[Start Dataset extract]

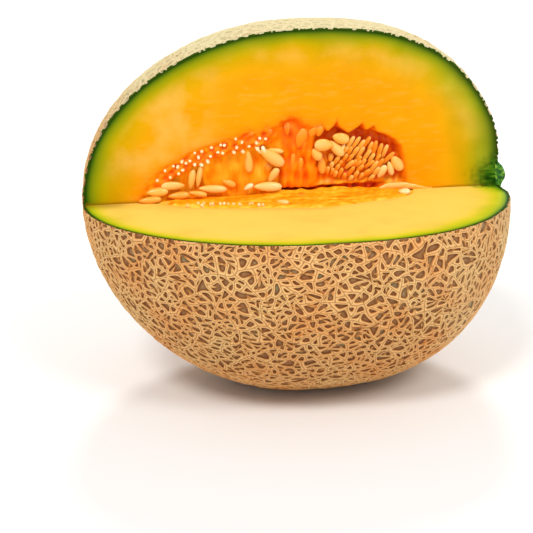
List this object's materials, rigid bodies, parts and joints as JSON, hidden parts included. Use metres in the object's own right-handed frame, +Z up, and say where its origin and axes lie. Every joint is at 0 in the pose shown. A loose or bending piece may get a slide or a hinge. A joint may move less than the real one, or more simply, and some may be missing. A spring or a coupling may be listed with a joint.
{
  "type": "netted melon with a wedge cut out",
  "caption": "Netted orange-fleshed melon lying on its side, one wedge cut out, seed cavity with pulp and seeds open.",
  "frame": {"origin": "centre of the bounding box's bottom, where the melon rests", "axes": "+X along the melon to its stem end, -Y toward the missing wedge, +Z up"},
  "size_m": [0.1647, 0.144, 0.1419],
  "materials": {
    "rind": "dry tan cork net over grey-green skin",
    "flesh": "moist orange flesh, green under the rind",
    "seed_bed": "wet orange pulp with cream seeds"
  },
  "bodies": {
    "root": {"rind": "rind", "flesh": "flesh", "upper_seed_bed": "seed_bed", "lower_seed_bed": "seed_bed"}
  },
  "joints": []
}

[End Dataset extract]

:: What the task requires ::
Recopy all the lines exactly as they appear.

:: Result of the exercise ::
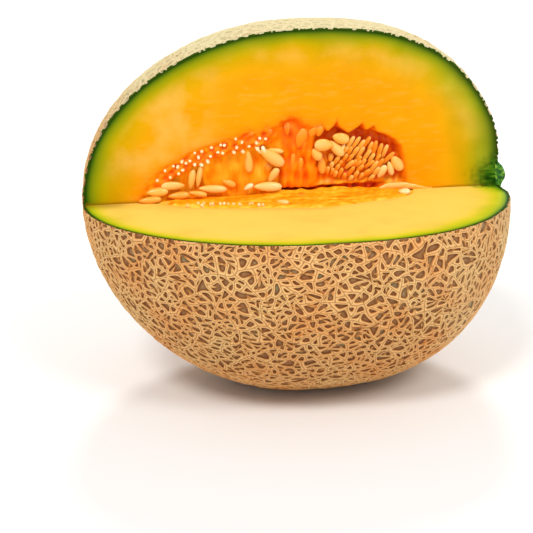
List this object's materials, rigid bodies, parts and joints as JSON, hidden parts included. Use metres in the object's own right-handed frame, +Z up, and say where its origin and axes lie. Every joint is at 0 in the pose shown. A loose or bending piece may get a slide or a hinge. A joint may move less than the real one, or more simply, and some may be missing. A spring or a coupling may be listed with a joint.
{
  "type": "netted melon with a wedge cut out",
  "caption": "Netted orange-fleshed melon lying on its side, one wedge cut out, seed cavity with pulp and seeds open.",
  "frame": {"origin": "centre of the bounding box's bottom, where the melon rests", "axes": "+X along the melon to its stem end, -Y toward the missing wedge, +Z up"},
  "size_m": [0.1647, 0.144, 0.1419],
  "materials": {
    "rind": "dry tan cork net over grey-green skin",
    "flesh": "moist orange flesh, green under the rind",
    "seed_bed": "wet orange pulp with cream seeds"
  },
  "bodies": {
    "root": {"rind": "rind", "flesh": "flesh", "upper_seed_bed": "seed_bed", "lower_seed_bed": "seed_bed"}
  },
  "joints": []
}